2. The "Goldilocks" Zone
The scientists compared their computer simulations to real data collected by the ALICE experiment at the LHC.

  • The "Too Big" and "Too Small" Skins: The simulations with a very thick skin or a negative skin (where neutrons are inside) produced flow patterns that did not match the real data at all. These scenarios were ruled out.
  • The "Just Right" Skins: The real data matched best with a zero skin or a moderate skin (around 0.16 fm).

3. The "Geometric Degeneracy" (The Tricky Part)
Here is the catch. While they could rule out the extreme cases, they couldn't perfectly tell the difference between "Zero Skin" and "Moderate Skin."

  • The Analogy: Imagine trying to guess the exact thickness of a tire by looking at a car driving in a straight line. If the tire is slightly thin or slightly thick, the car drives almost exactly the same way. You can tell if the tire is flat or giant, but you can't easily tell the difference between a standard tire and a slightly wider one just by watching the car drive.
  • The Result: The flow measurements are sensitive to the overall size of the collision, but they aren't sensitive enough to see the tiny, fine details of the surface profile. The "Zero" and "Moderate" skins create such similar collision shapes that the fluid flows almost identically.

The Conclusion

This paper is a bit of a "Yes, but..." story.

  • Yes: Heavy-ion collisions at the LHC can tell us about the neutron skin. They successfully ruled out the extreme theories (the super-thick and the negative skins).
  • But: They hit a wall of "geometric degeneracy." The current data isn't sharp enough to distinguish between a thin skin and a moderate skin because the overall shape of the collision is dominated by the size of the nucleus, not the tiny surface details.

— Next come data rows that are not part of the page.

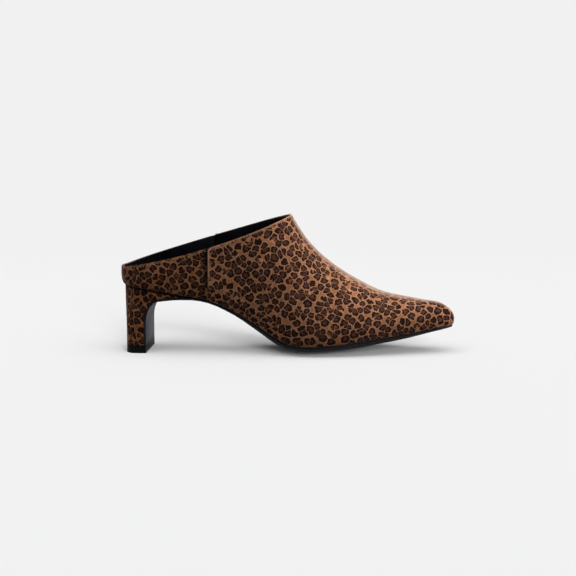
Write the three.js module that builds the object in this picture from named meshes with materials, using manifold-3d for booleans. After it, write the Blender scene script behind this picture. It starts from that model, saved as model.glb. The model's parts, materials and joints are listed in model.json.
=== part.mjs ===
// A women's heeled mule for the right foot, EU size 38, in millimetres, +Z up.
// The toe points along +X, the outer (lateral) side faces -Y and the inner (medial) side +Y.
// The closed pointed vamp and the low quarter are one hollow upper, lasted over the insole.
// A thin sole runs from the toe, up the arch and down the front of a slim, wide heel block,
// which stands on a rubber top piece. The shape follows the last: its bed, outline and ridge.

import * as THREE from 'three';
import { mergeVertices } from 'three/addons/utils/BufferGeometryUtils.js';
import Module from 'manifold-3d';

const wasm = await Module();
wasm.setup();

// Sizes of the last
const last_length = 254.3;      // along the sole's edge line, back to toe
const ball_width = 72;          // width of the last's bottom at the ball
const heel_height = 51.2;       // floor to the last's edge at the back
const toe_spring = 13.5;        // rise of the toe above the ball
const throat_height = 96.6;     // last above its own edge, where the collar ends on the instep
const throat_from_back = 129.7; // collar's front end, measured from the back of the last
const roll = 3;                 // how far the upper swells past the last's edge at the heel
const belly_height = 9;         // height of that swelling above the edge at the heel
const ball_crown = 4.8;         // crosswise roundness of the bottom at the ball

// Sizes of the upper
const wall = 1.8;               // suede and lining together
const lasting_margin = 9;       // upper turned in under the insole
const margin_share = 0.45;      // most of the half width that the margin may take up
const tuck_share = 0.45;        // of the wall, inside the last's edge where it turns in
const collar_rise = 14.8;       // collar above the last's edge at the back
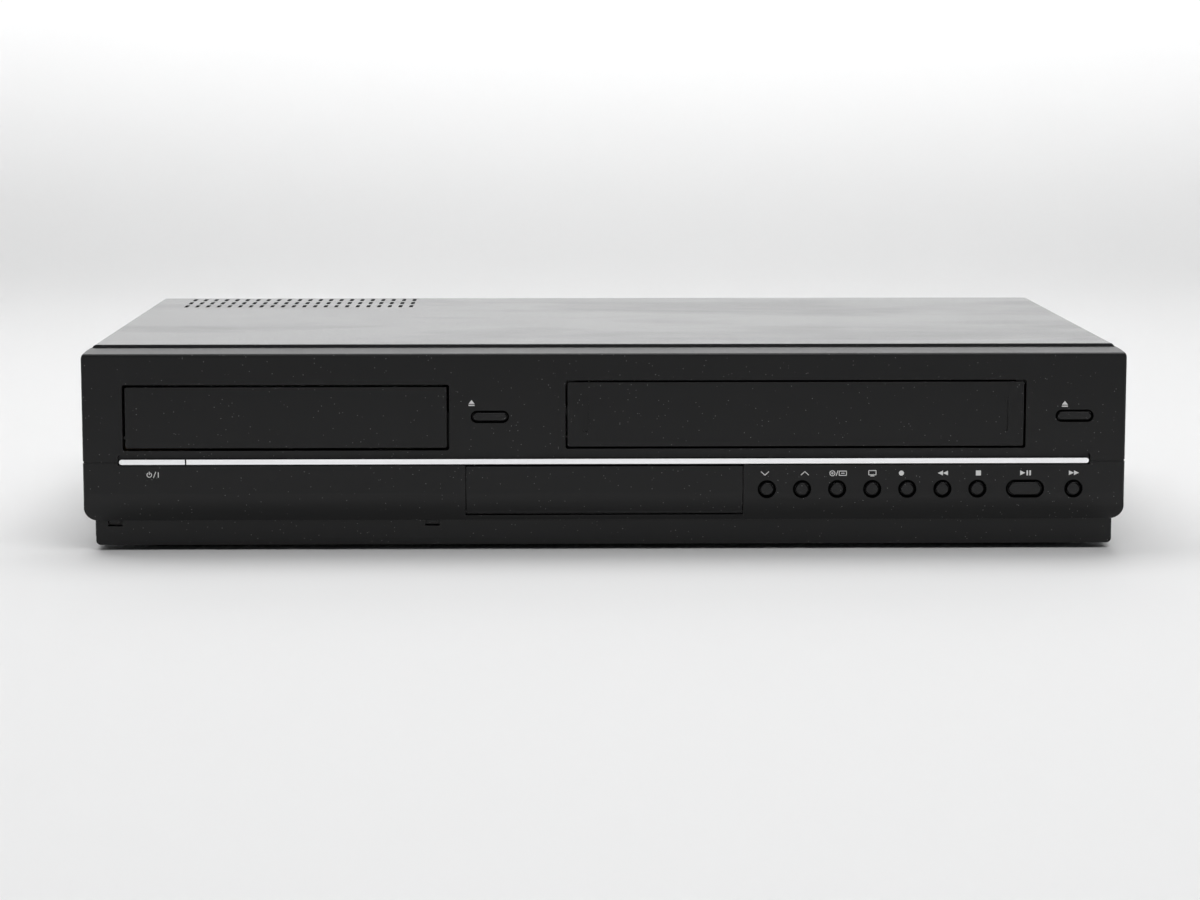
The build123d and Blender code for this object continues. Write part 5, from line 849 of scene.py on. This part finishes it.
# ---- Fasteners --------------------------------------------------------------------------------------------
@dataclass(frozen=True)
class CrossScrew:
    """A pan head with a cross recess, in millimetres."""

    head_r: float = 3.4
    head_t: float = 1.5
    recess_r: float = 1.9
    recess_w: float = 0.62
    recess_d: float = 0.9
    rim: float = 0.45
    edge: Point2 = (0.97, 0.12)
    flat_r: float = 0.4
    steps: int = 40

    def make(self, material: bpy.types.Material) -> bpy.types.Object:
        """Makes one screw.

        Args:
            material: Its finish.

        Returns:
            The screw, which looks along Z with its seat at zero.
        """
        mesh = bmesh.new()
        crown = [(self.head_r * cos(radians(a)), self.head_t * (self.rim + (1 - self.rim) * sin(radians(a))))
                 for a in range(0, 76, 15)]
        lathe(mesh, [(self.head_r * self.edge[0], 0.0), (self.head_r, self.head_t * self.edge[1]), *crown,
                     (self.flat_r, self.head_t)], self.steps)
        head = new_piece("screw_head", mesh, material, smooth=True)
        for turn in (0.0, pi / 2):
            cutter = bmesh.new()
            bmesh.ops.create_cube(cutter, size=1.0)
            bmesh.ops.scale(cutter, verts=cutter.verts,
                            vec=(2 * self.recess_r * MM, self.recess_w * MM, 2 * self.recess_d * MM))
            bmesh.ops.rotate(cutter, verts=cutter.verts, matrix=Matrix.Rotation(turn, 3, "Z"))
            bmesh.ops.translate(cutter, verts=cutter.verts, vec=(0, 0, self.head_t * MM))
            tool = new_piece("recess", cutter, material)
            cut = head.modifiers.new("recess", "BOOLEAN")
            cut.object, cut.operation, cut.solver = tool, "DIFFERENCE", "EXACT"
            bpy.context.view_layer.update()
            seen = head.evaluated_get(bpy.context.evaluated_depsgraph_get())
            made = bpy.data.meshes.new_from_object(seen)
            head.modifiers.clear()
            head.data = made
            bpy.data.objects.remove(tool)
        return head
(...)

In simple terms: The LHC is a powerful microscope, but for this specific question, it's like looking at a blurry photo. We can clearly see that the subject isn't a giant or a dwarf, but we can't quite tell if they are wearing a thin hat or a medium hat. To solve the puzzle, we need either sharper photos (better data) or a different angle (different types of collisions).